I actually don’t think so. We’ve all been children, some of us know children, some of us work with children, some of us have children of our own. I agonised for a while, wondering if Ryan’s voice was “right”. Then it dawned on me that in any novel, ever, written for adults but with important, centre-stage young characters, there are always opposing opinions. One goes like this:  “I felt the author captured Child X’s voice perfectly”. The other goes like this: “I felt the author did a poor job of capturing Child X’s voice”. The same book, the same character, and two utterly polar opinions. Adult voices in fiction don’t seem to polarise opinion in quite the same way… although I think much older voices are also subjected to this level of scrutiny. It seems to be a thing to lump certain age groups in to one “recognisable” bunch. After I’d figured this out, once I’d had my light bulb moment, I stopped worrying about Ryan’s “young” voice. He’s a character, like any other; he’s my character, made up by me, and I know EXACTLY how he sounds. He sounds like Ryan, and that’s it. Readers either will or won’t believe in his voice. There is nothing I can do about that. I can only be true to my characters as I see and hear them, and get their words on the page.
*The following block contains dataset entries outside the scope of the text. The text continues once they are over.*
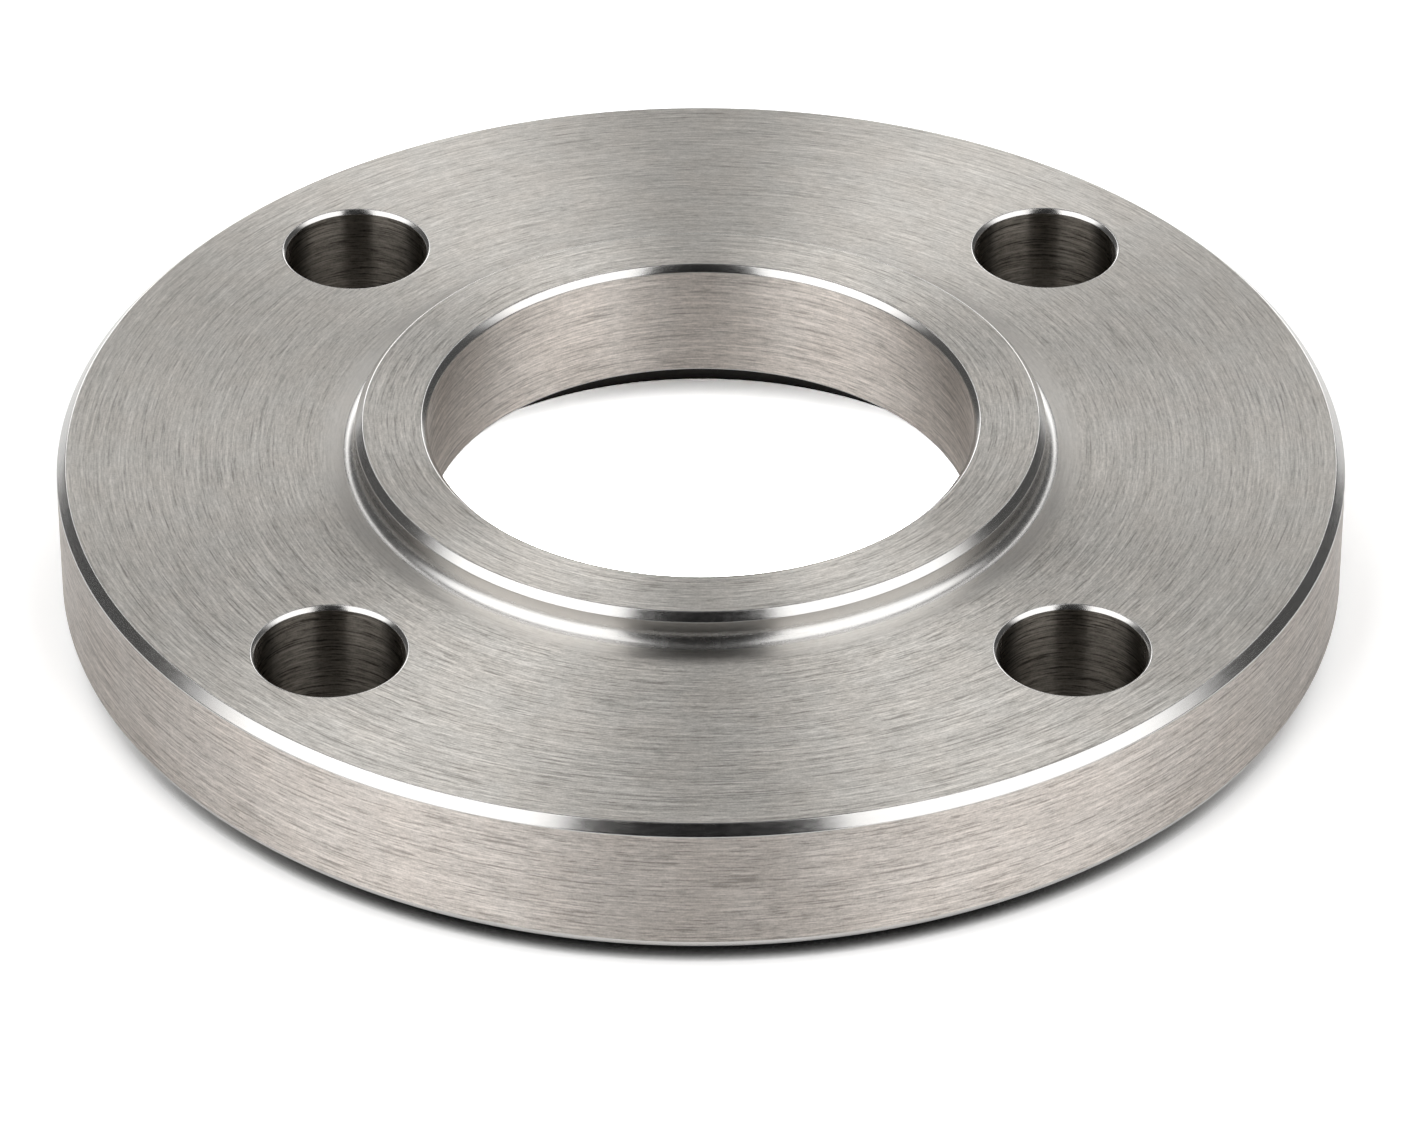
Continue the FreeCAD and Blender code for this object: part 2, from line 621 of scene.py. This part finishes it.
# The rear boxes: their near, far and top edges in degrees
rear_near_edge = (145, 159)
rear_far_edge = (155.4, 169.4)
rear_far_lean = 0.703
rear_top_edge = (44.8, 60.8)

# The overhead boxes: where they hang, their edge and the gap between them
overhead_y, overhead_z = 0.487, 0.8734
overhead_edge = (0.962, 0.992)
overhead_gap = (0.083, 0.147)

# From where on the walls at the sides give light, in degrees
wall_edge = (60, 100)

in_degrees = 180 / math.pi


def studio():
    """A softbox on each side in front, one on each side behind and a pair overhead, with dark gaps between.
    Azimuth is measured from the camera round to both sides."""
    world = bpy.data.worlds.new("studio")
    tree = shader_tree(world)
    x, y, z = tree.node("TexCoord", None, None, "Generated").parts()
    aside = x.math("ABSOLUTE")
    azimuth = aside.math("ARCTAN2", 0 - y) * in_degrees
    elevation = z.math("ARCSINE") * in_degrees
    below = (low_elevation - elevation).math("MAXIMUM", 0.0)

    narrowed = y.math("MINIMUM", 0.0) * slot_in_front
    widened = y.math("MAXIMUM", 0.0) * slot_behind
    front = (aside + narrowed - widened).rise(*slot_edge) * (z - y * front_slope).rise(*front_low_edge)
    front = front * (1 - (azimuth + below * front_far_lean).rise(*front_far_edge))

    rear = azimuth.rise(*rear_near_edge) * (1 - (azimuth - below * rear_far_lean).rise(*rear_far_edge))
    rear = rear * (1 - elevation.rise(*rear_top_edge))

    overhead = (y * overhead_y + z * overhead_z).rise(*overhead_edge) * aside.rise(*overhead_gap)

    boxes = (front * front_light).math("MAXIMUM", rear * rear_light)
    boxes = boxes.math("MAXIMUM", overhead * overhead_light)
    light = (boxes + azimuth.rise(*wall_edge) * wall_light) * (1 - x * left_lead)
    end_tree(tree.node("Background", None, {"Strength": light}), "World")
    return world


bpy.context.scene.world = studio()


# Camera

camera_distance = 1070.10708 * MM
camera_elevation = math.radians(34.994)
camera_pitch = math.radians(35.054)
camera_roll = math.radians(-0.075)
aim_height = 2.8 * MM
lens_pixels = 7667.5
photo_width = 1402
sensor_width = 36
farthest_seen = 20


def photo_camera():
    """The camera of the photo: it stands in front, looks down on the flange and has a long lens."""
    camera = bpy.data.objects.new("camera", bpy.data.cameras.new("camera"))
    bpy.context.scene.collection.objects.link(camera)
    camera.data.sensor_width = sensor_width
    camera.data.lens = sensor_width * lens_pixels / photo_width
    camera.data.clip_end = farthest_seen
    place = Vector((0, -camera_distance * math.cos(camera_elevation),
                    aim_height + camera_distance * math.sin(camera_elevation)))
    turn = Matrix.Rotation(math.pi / 2 - camera_pitch, 4, "X") @ Matrix.Rotation(camera_roll, 4, "Z")
    camera.matrix_world = Matrix.Translation(place) @ turn
    return camera


bpy.context.scene.camera = photo_camera()
bpy.context.scene.view_settings.view_transform = "Standard"
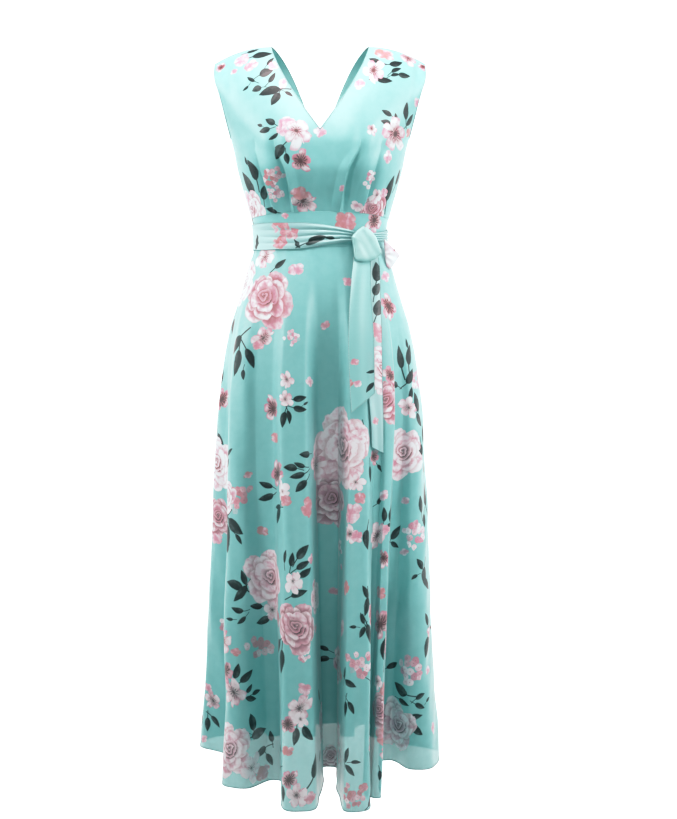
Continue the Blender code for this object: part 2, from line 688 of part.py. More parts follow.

Ryan is on the autistic spectrum, and I think that adds another layer of complication where his “voice” is concerned. Ryan’s autism, although apparent throughout the novel, is only mentioned and made explicit at the very end. His autism doesn’t define him, and I was keen for it not to. Autistic people of any age are not a homogenous group, and I don’t like writing about “issues” in my work. I like writing about characters. Naturally, I have had a review where the reader felt I didn’t do a good job with Ryan. She works with autistic kids. “But you don’t work with Ryan,” was my muttered response after reading the review. Then I got over it. Such is the lot of the writer. We can never, ever convince every reader of the “truth” in our characters’ voices, whether young, old, or even in between. We, rightfully, have no control over our readers’ expectations and experience. All we can do is believe in our characters, trust in their voices, and let them speak.

Thank you very much, Louise – another great contribution and discussion opener – we’d both love to hear your views and experiences. 

Guest Author – Louise Walters on Writing in a young person’s voice
IN BRIEF: My View of The Road to California 

It takes a lot of confidence and drive to put work out at your own expense and without intermediaries and Louise Walters’ belief in her own storytelling ability is well-founded.  Of the three novels she has released via three different routes, the only constant is the quality.  Fans of Mrs Sinclair’s Suitcase and A Life Between Us will find the warmth, eloquence,  and understanding of human nature her readers can now count on in this poignant and refreshingly unfamiliar story of an unconventional family in a period of crisis.

As an aside, and picking up on a few of the general points Louise raises above, good fiction is dependent on characters who feel like real people, not archetypes, which is why writers can’t afford to get too hung up on how readers might respond – they are not a homogeneous group either!  Personally I’m never inclined to take the portrayal of an individual with a particular identity as part of their make-up – in this case, age and autism, although it could be anything: religion, sexuality, race – as representative of that whole group and I doubt that would often be the author’s intention. 

Anyway, this simply didn’t arise on reading The Road to California – the characters are defined by who they are and how they navigate the obstacles they face, not by labels or ‘issues’, and that comes from the author’s ability to capture them from the inside. Joanna and Ryan convinced me, as did their relationship; that is what made me feel for them and why they have stayed with me.  (I read the book months ago and didn’t need to return to it to write this review.) Whilst in places the story was a bit feelgood for my taste, overall it doesn’t shy from the dark or difficult aspects of adolescence, motherhood or life in general.  It packs a punch that’s almost physical – at one point I was so overcome with emotion that I had to put the book down to catch my breath.  It’s a story I recommend to anyone who enjoys insights into family life and emotional ties.